Although we’ve got a few returning faces from the first film, the sequel introduces a couple of new faces that eventually go on to take over the picture. Personally, I think it takes balls to bring back fan favorite characters (played by fan favorite actors) only to see them dispatched when the audience least suspects it. This only works if the film brings in commensurate substitutes, which they did via Robert Davi and Claudia Christian (who apparently hated making this picture). Both seamlessly take over the lead roles, but there are so many great actors doing work here in roles big and small. Clarence Williams III shines as a soon-to-be death row inmate who gleefully joins up with Cordell and Turkell, breathing devilish life into what is essentially a minor role. Michael Lerner adds a heaping dose of gravitas as the police commissioner, Doyle. Eagle-eyed fans should easily spot a younger Danny Trejo playing a prisoner, sleeping away on a bench in a cell. He doesn’t even get a line.
Once the chaos concludes and the credits begin to roll, that doesn’t mean the fun has to stop. Jay Chattaway, who provides a frenzied score reminiscent of Harry Manfredini’s work on the Friday the 13th series, was told the film needed a pop-type song to end on. And somehow, out of that note, we got the Maniac Cop rap. Remember when the Fat Boys rhymed an ode to Freddy? This is just as incredible in a totally ironic kind of way.
Maniac Cop 2 embodies all of the excess that made ‘80s horror sequels so great (well, a lot of them anyway). The stunt work alone is outstanding, but when you add in Cohen’s tight script, a litany of stellar performances, and one shockingly violent scene after the next it’s apparent why fans of this series continually point to this entry as the apex. So, who better than Lustig’s own company, Blue Underground, to deliver the goods on blu-ray?
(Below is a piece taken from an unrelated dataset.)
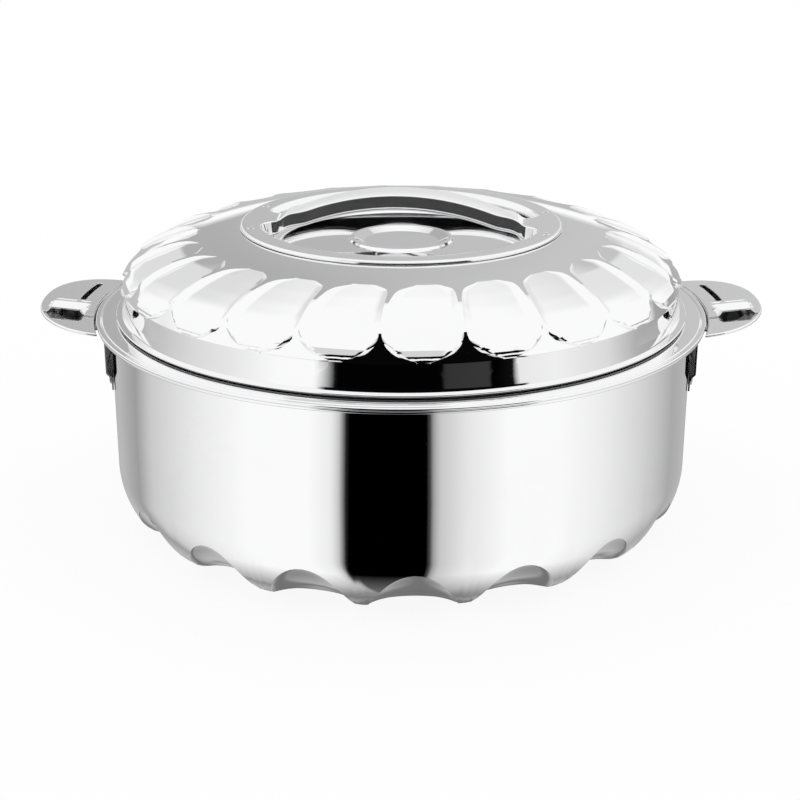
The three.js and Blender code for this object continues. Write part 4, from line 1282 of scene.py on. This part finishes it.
def ear_cover(side, word):
    """The upper sheet of a side handle."""
    base = cover_outline()
    ring = []
    for inset, drop in COVER_SECTION:
        loop = moved_loop(base, inset)
        ring.append([Vector((place.x, place.y, lip_height(place) - drop)) for place in loop])
    slot_ring = [level(slot_loop(SLOT_HALF_WIDTH + inset), -drop) for inset, drop in SLOT_SECTION]
    extra = [Vector((x, y)) for y in LIP_ROWS for x in LIP_COLUMNS]
    for step in range(1, 10):
        y = -EAR_SEAM * step / 10
        extra.append(Vector((LIP_START - LIP_RISE * y / EAR_SEAM, y)))
        extra.append(Vector((LIP_END + LIP_RISE * y / EAR_SEAM, y)))
    return on_pot(pressed_sheet(
        f"{word}_handle_cover_sheet", [ring, slot_ring], extra,
        lip_height, lambda place: lip_height(place) - SHEET,
    ), side)


print("corners of the slot:", len(slot_loop(SLOT_HALF_WIDTH)))

# %% [markdown]
# Both handles are made and given their finishes. Inside the pocket, the part under the cover gets
# the near-black steel as painted shade, and the open part a duller steel, a little darker as painted
# shade of the hollow.

# %% Side handles
POCKET_UNDER_COVER = -4.0
POCKET_WALL_TOP = 102.5
POCKET_FRONT = -26.0
POCKET_BACK = 38.0
POCKET_NEAR = 156.0
POCKET_FAR = 176.0
FACING_UP = 0.3


def pocket_shade_slot(depth, height):
    """A face's slot inside the pocket: painted shade under the cover, pocket steel, or the handle's own."""
    if depth > POCKET_UNDER_COVER:
        return 1
    if depth > -EAR_SEAM or height < POCKET_WALL_TOP:
        return 2
    return 0


for side, word in SIDES:
    plate = close_up(ear_plate(side, word), fold=40.0)
    finished(plate, handle_finish, "pot", [f"{word}_handle_plate"])
    # Pocket faces under the cover get the near-black steel as painted shade, open ones the darker pocket
    # steel.
    plate.data.materials.append(painted_shade_steel)
    plate.data.materials.append(pocket_steel)
    for face in plate.data.polygons:
        reach = abs(face.center.x) / MM
        depth = face.center.y / MM
        in_pocket = POCKET_FRONT < depth < POCKET_BACK and POCKET_NEAR < reach < POCKET_FAR
        if in_pocket and face.normal.z > FACING_UP:
            face.material_index = pocket_shade_slot(depth, face.center.z / MM)
    cover = close_up(ear_cover(side, word), fold=20.0)
    finished(cover, handle_finish, "pot", [f"{word}_handle_cover"])

# %% [markdown]
# Under each handle a folded strip holds it to the wall: a foot on the shell with two studs, a small
# joggle outwards, and an arm that turns out below the flange. It is a short piece of a turned
# shape, so the profile is swept through a small angle and closed at both ends.

# %% Brackets
BRACKET_COLUMNS = 24
BRACKET_ANGLE = 24.0
FOOT_FACE = WALL_RADIUS + GAP + SHEET
ARM_FACE = FOOT_FACE + 2.6
BRACKET_CORNERS = [
    (FOOT_FACE, 70.0, 0.2), (FOOT_FACE, 76.0, 1.2), (ARM_FACE, 78.6, 1.6), (ARM_FACE, 101.5, 1.4),
    (155.4, 101.5, 1.2), (155.4, 103.75, 0.2), (154.6, 103.75, 0.2), (154.6, 102.3, 0.4),
    (FOOT_FACE + 1.8, 102.3, 0.6), (FOOT_FACE + 1.8, 78.9, 0.8), (FOOT_FACE - 0.8, 76.3, 0.6),
    (FOOT_FACE - 0.8, 70.0, 0.2),
]


def bracket(side, word):
    """The folded strip under a side handle."""
    profile = rounded(BRACKET_CORNERS, steps=5)
    rows = len(profile)
    points = []
    for column in range(BRACKET_COLUMNS + 1):
        azimuth = 90.0 - BRACKET_ANGLE / 2 + BRACKET_ANGLE * column / BRACKET_COLUMNS
        for place in profile:
            spot = around(place.x, place.y, azimuth)
            points.append(Vector((side * spot.x, spot.y, spot.z)))
    faces = strip_faces(rows, BRACKET_COLUMNS + 1, True, False)
    flat, caps = sheet_skin(profile, [], [], [], lambda place: 0.0)
    row_at = {(round(place.x, 4), round(place.y, 4)): row for row, place in enumerate(profile)}
    cap_rows = [row_at[(round(corner.x, 4), round(corner.y, 4))] for corner in flat]
    for start in (0, BRACKET_COLUMNS * rows):
        faces.extend(tuple(start + cap_rows[corner] for corner in cap) for cap in caps)
    return mesh_piece(f"{word}_bracket", points, faces)


for side, word in SIDES:
    strip = close_up(bracket(side, word), fold=40.0)
    finished(strip, bracket_steel, "pot", [f"{word}_handle_bracket"])

# %% [markdown]
# The studs are all of one form, a low dome on a short shank. One is turned at the origin, and the
# stud tree sets it at each place, aimed along the place's own direction.

# %% Studs
STUD_SEAT = WALL_RADIUS + 2 * GAP + SHEET
STUD_HEIGHT = 73.0
DISC_STUD_RADIUS = 75.4


def stud_template(head, shank, crown, length):
    """One stud standing at the origin."""
    profile = [Vector((0.0, -length)), Vector((shank, -length)), Vector((shank, 0.0)), Vector((head, 0.0))]
    for step in range(1, 8):
        turn = math.pi / 2 * step / 8
        profile.append(Vector((head * math.cos(turn), crown * (0.25 + 0.75 * math.sin(turn)))))
    profile.append(Vector((0.0, crown)))
    return close_up(mesh_piece("stud_template", *turned(profile, columns=28)), fold=40.0)


def studs(name, places, template):
    """All studs of one body: places are (point, aim) in millimetres."""
    piece = mesh_piece(name, [point for point, _ in places], [])
    aim = piece.data.attributes.new("aim", "FLOAT_VECTOR", "POINT")
    for index, (_, direction) in enumerate(places):
        aim.data[index].vector = direction
    baked(piece, stud_tree, stud_inputs, {"Stud": template, "Size": 1.0, "Finish": stud_steel})
    bpy.data.objects.remove(template)
    return close_up(piece, fold=40.0)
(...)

Along with Synapse (really, Don May, Jr.), Bill Lustig is one of the few people who horror fans can feel confident will lovingly restore and repair any film on which he’s working. A/V quality has always been a staple of their releases. Still, even I was amazed to see that a brand-new 4K high definition transfer was created from the original negative. Some new films don’t even get that kind of treatment! As expected from the pairing of Lustig and 4K, the results here are nothing short of spectacular. Even the recycled footage from Maniac Cop at the beginning is slightly improved from that film’s blu-ray. The image maintains a healthy layer of grain to keep the filmic aesthetic that never becomes noisy or obtrusive. Color reproduction is very strong, showcasing a number of hues which are well saturated and bold. Definition is generally sharp, though I’d hesitate in saying it’s impressive. There are still limitations inherent to the source, but is this the best the film has ever – or will ever – look? Undeniably. There are a number of audio options, but the one to choose (if your equipment permits) is the lossless English DTS-HD MA 7.1 surround sound track. I know some audio purists dislike newly-created multi-channel offerings, but Lustig has done this with respect to both old & new technology. Rear speakers are used seamlessly to buttress the score, not to explode with unnatural effects that seem incongruent with the film in screen. If anything, the expanded soundfield allows for stronger separation, pulling viewers that much closer into the universe of Maniac Cop. Gunshots have presence, and the bass does kick up a bit more when the action gets into full swing. Plus, all those extra channels and bass means that closing rap track is going to ensure even your neighbors know the lyrics. There is also an option to watch the film with Jay Chattaway’s score isolated in 2.0 sound.
There’s no way BU could release this film without packing the disc full of extras. I really loved the commentary track with director William Lustig and filmmaker Nicolas Winding Refn. Yes, the guy who directed Drive (2011), among many other excellent films. This track is odd because Refn seems to have been added as an afterthought, like he dropped over to Bill’s house to see if he wanted to get lunch and found himself invited in to do a commentary. Refn appears to have seen the film, though he really knows nothing about how Lustig made it, where he made it, etc. So, a chat between two friends becomes an interview of sorts, with Refn quizzing Lustig on aspects of the production both major and minor. Lustig has so many great anecdotes to offer up, imbuing them with his no-nonsense attitude that makes him so much fun to hear speaking. If nothing else, you will be amazed at how Lustig shot this in Los Angeles and NYC and made the two appear synchronous. “Back on the Beat: The Making of Maniac Cop 2” is a 45-minute documentary featuring very candid recollections from the cast & crew. Nobody holds anything back here, not that anyone has anything bad to say aside from Lustig and Christian mentioning their poor relationship on set. Rossi has some great stories to share, too. “Cinefamily Q&A with director William Lustig” runs almost 30 minutes, with Lustig answering fans’ questions after a screening of the film at a Los Angeles theater in Sept. 2012. Much of what he says was covered in the previous doc, but he does expand upon a few stories to help make this worth checking out. There’s a deleted scene included – “The Evening News with Sam Raimi” – that would’ve seen the director reprising his newscaster role from the last film for a brief bit. There are trailers included for International, U.K., French, and German releases of the film, and a poster & still gallery with over 200 images. Finally, the set comes with a DVD copy of the film, and for you slipcover nerds there’s a slightly embossed one included over the case as of this writing.
You have the right to purchase this blu-ray and enjoy the hell out of it.